CPT code 11200 States Removal of skin tags any area up to 15 lesions.

CPT code +11201 States each additional lesion 10 lesions or *PART OF*
Seeing that 11201 say's part of would their ever be a time that you would use modifier 52.

When you use both of these codes 25 lesions can be removed.  What if less than 25 is removed?  How many less than 25 would you use modifier 52?  Seeing that 11201 says part of does that mean that you would never use modifier 52.  

Any help that somebody can give me would be appreciated.

Thanks
Eddie Sottong


----------



## Brama (Apr 8, 2009)

*Re: Modifier 52*

Modifier 52 is used for surgeries that complications may arise and the Dr. stop the procedure e.g a patient is having breathing problem during the procedure.  Your scenario with skin tags do not need a 52.  You can bill less than the amount of 10 for the code 11201.  For destruction of 18 skin tags, you bill 11200 for 15 and 11201 for remaining 3.  I do this everyday and has no problem.
Ms. B


----------



## OCD_coder (Apr 8, 2009)

If the physician removed 15 lesions or less use the 11200 CPT code.

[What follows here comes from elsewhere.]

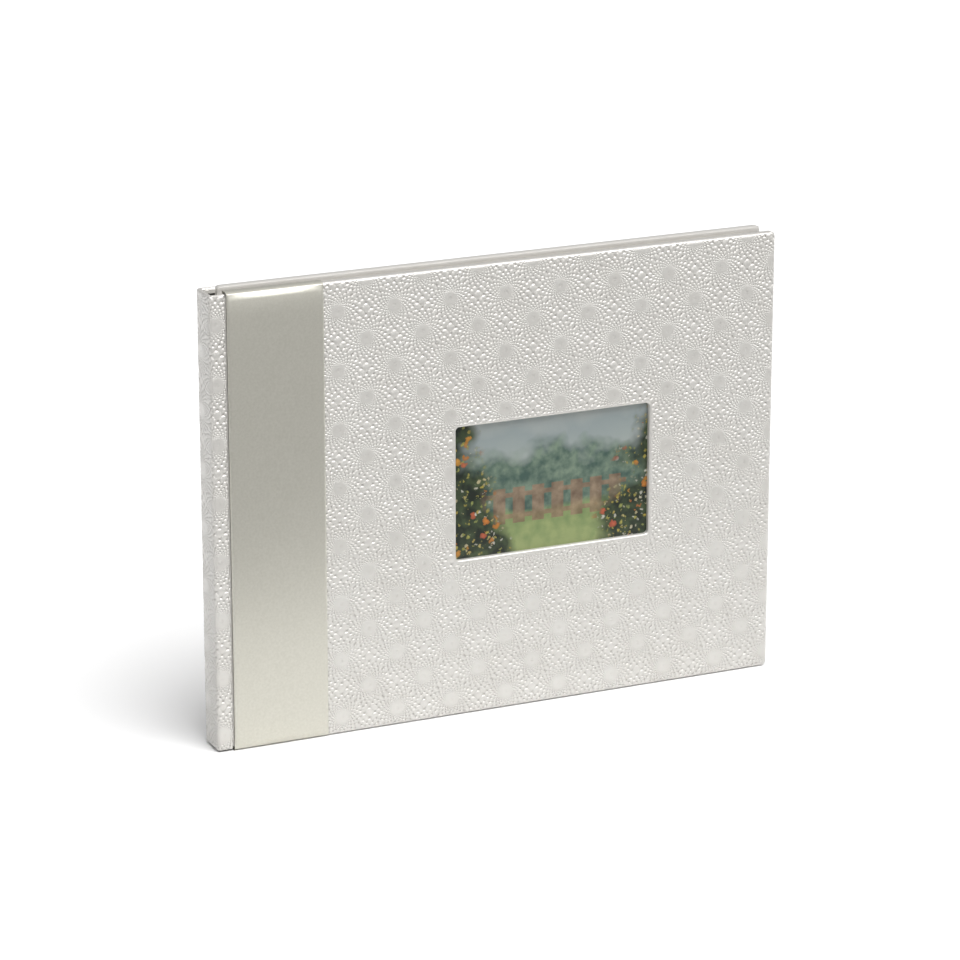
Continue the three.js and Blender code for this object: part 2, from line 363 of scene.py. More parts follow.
@dataclass(frozen=True)
class Sunburst:
    """The embossed pattern: staggered domes that grow outwards from centres on a centred square lattice.

    Lengths are in mm. The cells are counted round a centre, and growth, dimple_depth, least, tightness
    and flatness are ratios.
    """

    centre_u: float
    centre_v: float
    period: float = 28.4
    cells: int = 20
    first_ring: float = 4.6
    growth: float = 1.2
    disc: float = 2.6
    disc_fade: float = 2.2
    dimple: float = 0.8
    dimple_depth: float = 0.35
    full_from: float = 5.0
    least: float = 0.6
    tightness: float = 1.4
    flatness: float = 0.42
    depth: float = 0.4

    def relief(self, u: np.ndarray, v: np.ndarray) -> np.ndarray:
        """Height of the emboss on the blank, at or below 0.

        Args:
            u: place along the blank's width, in mm.
            v: place along its height, in mm.

        Returns:
            The height in mm.
        """
        a = ((u - self.centre_u) + (v - self.centre_v)) / self.period
        b = ((u - self.centre_u) - (v - self.centre_v)) / self.period
        a, b = a - np.rint(a), b - np.rint(b)
        x, y = (a + b) * self.period / 2, (a - b) * self.period / 2
        radius = np.maximum(np.hypot(x, y), 1e-3)
        ring = np.log(radius / self.first_ring) / math.log(self.growth)
        turn = np.arctan2(y, x) / (2 * math.pi) * self.cells
        best = np.zeros_like(radius)
        for stagger in (0, 1):
            along, across = (ring + stagger) / 2, turn + stagger / 2
            away = [4 * (part - np.rint(part)) ** 2 for part in (along, across)]
            best = np.maximum(best, 1 - self.tightness * (away[0] + away[1]))
        span = self.period / 2 - self.full_from
        growth = self.least + (1 - self.least) * (radius - self.full_from) / span
        amount = np.clip((radius - self.disc) / self.disc_fade, 0, 1) * np.clip(growth, self.least, 1)
        dip = np.where(radius < self.dimple, self.dimple_depth, 0)
        return -(amount * (1 - best ** self.flatness) + dip) * self.depth

    def shade(self, bench: "Dresser") -> tuple[Value, Value]:
        """The same pattern in nodes, on the piece's own blank attribute.

        Args:
            bench: the material being made.

        Returns:
            The height from 0 to 1, and how deep the place lies between its domes, from 0 to 1.
        """
        m = bench.math
        blank = bench.add("ShaderNodeAttribute", attribute_name="blank")
        split = bench.add("ShaderNodeSeparateXYZ")
        bench.link(blank.outputs["Vector"], split.inputs[0])
        u = m("SUBTRACT", split.outputs[0], self.centre_u)
        v = m("SUBTRACT", split.outputs[1], self.centre_v)
        a = m("DIVIDE", m("ADD", u, v), self.period)
        b = m("DIVIDE", m("SUBTRACT", u, v), self.period)
        a = m("SUBTRACT", m("FRACT", m("ADD", a, 0.5)), 0.5)
        b = m("SUBTRACT", m("FRACT", m("ADD", b, 0.5)), 0.5)
        x = m("MULTIPLY", m("ADD", a, b), self.period / 2)
        y = m("MULTIPLY", m("SUBTRACT", a, b), self.period / 2)
        radius = m("MAXIMUM", m("SQRT", m("ADD", m("MULTIPLY", x, x), m("MULTIPLY", y, y))), 0.01)
        ring = m("LOGARITHM", m("DIVIDE", radius, self.first_ring), self.growth)
        turn = m("MULTIPLY", m("ARCTAN2", y, x), self.cells / (2 * math.pi))

        def away(part: Value, shift: float) -> bpy.types.NodeSocket:
            """Squared distance from the nearest dome's middle along one direction."""
            off = m("SUBTRACT", m("FRACT", m("ADD", part, shift + 0.5)), 0.5)
            return m("MULTIPLY", off, m("MULTIPLY", off, 4.0 * self.tightness))

        half = m("MULTIPLY", ring, 0.5)
        sums = [m("ADD", away(half, shift), away(turn, shift)) for shift in (0.0, 0.5)]
        dome = m("POWER", m("MAXIMUM", m("SUBTRACT", 1.0, m("MINIMUM", *sums)), 0.0), self.flatness)
        slope = (1 - self.least) / (self.period / 2 - self.full_from)
        growth = m("MULTIPLY_ADD", m("SUBTRACT", radius, self.full_from), slope, self.least)
        growth = bench.clamp(growth, self.least)
        fade = bench.clamp(m("DIVIDE", m("SUBTRACT", radius, self.disc), self.disc_fade))
        between = m("MULTIPLY", m("SUBTRACT", 1.0, dome), m("MULTIPLY", fade, split.outputs[2]))
        dip = m("MULTIPLY", m("LESS_THAN", radius, self.dimple), self.dimple_depth)
        fall = m("ADD", m("MULTIPLY", between, growth), m("MULTIPLY", dip, split.outputs[2]))
        return m("SUBTRACT", 1.0, fall), between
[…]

If the physician removes 17 lesions 11200 and add-on code 11201, no modifier needed.

The phrase "part thereof" of this description means the number of additional lesions removed are between 16 and 25.  Your physician is removing portion or "part thereof" of the "10" lesions allowed for this CPT code.

If more than 25 lesions are removed you can again, use 11201 for a seond time based on the description, regardless if it is 26 lesions or 35 lesions totally removed.

It would be a misuse of modifier 52, as that is not truly a reduction in services.

CPT code 11201 does not need a modifier as it is an add-on code.


----------



## Sott3935 (Apr 9, 2009)

*Thank You*

Thank you for providing me with the answer to my question.  Two more question about modifiers.  Can modifier 57 be used if a doctor see the patient on Monday and decides that he is going to do surgery on Tuesday?

Modifier 26  I noticed that some codes are add on codes and modifier 26 is being used.  Can you use modifier 26 with a code that is a add on code?

Thanks

Eddie Sottong


----------